The biodynamics is “emotional black magic”, shot at point-blank range viticulturalist Richard Smart, worldwide famous Australian and well-known consultant in Argentina, who faced biodynamics evangelist Monty Waldin in a debate at the London headquarters of the Wine & Spirit Education Trust.
On the other hand, the most famous producer in the Rhone region (France), Michel Chapoutier denounced natural winemakers –those against the practice of using sulphur dioxide to stabilize the wines– as “hippies making defective wines”
Smart against the biodynamics
In November, Decanter magazine published Smart’s statement that read: “organic and biodynamic winemaking lobby uses emotional black magic to get its message across.”
Smart argued that organic and biodynamic producers “considerably overstate the benefits of their approach to wine quality, consumers’ health and the environment.”
In the opposing corner, Waldin believes that the ‘tastiest, healthiest grapes’ are produced when Nature is ‘stewarded not enslaved’.

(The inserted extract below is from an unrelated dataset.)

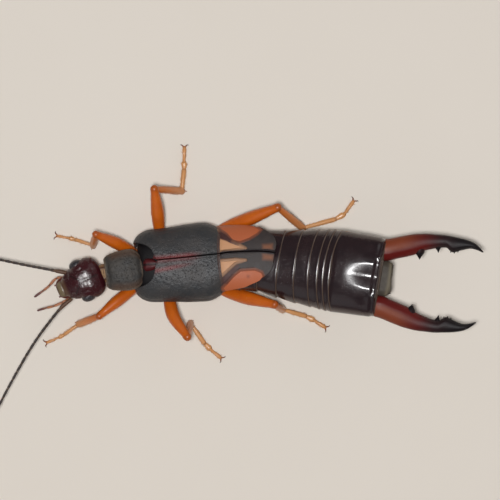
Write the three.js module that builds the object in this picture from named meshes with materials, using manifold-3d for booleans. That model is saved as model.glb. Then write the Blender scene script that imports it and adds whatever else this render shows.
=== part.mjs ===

Both men are highly-qualified: Waldin has worked as a winemaker and published numerous books on biodynamic farming, including the Biodynamic Wine Guide 2011. On the other hand, Smart is a PhD who has written more than 350 articles on wine and was included in Decanter’s 2005 Power List.
Chapoutier pours scorn on natural winemakers
The famous Crozes Hermitage producer, who also makes wine in Australia, Portugal and Alsace, defends organic and biodynamic techniques, instead of those practices considered “natural”. English journalist Adam Lechmere, in an article published by Decanter, said that Chapoutier has added fuel to the fire of the debate by denouncing natural winemakers as “hippies from another world, who make defective wines.”
Interviewed in the January issue of Decanter, Chapoutier told John Livingstone-Learmonth that the practice of natural winemaking – that is, using no sulphur dioxide to stabilize the wines – is a con.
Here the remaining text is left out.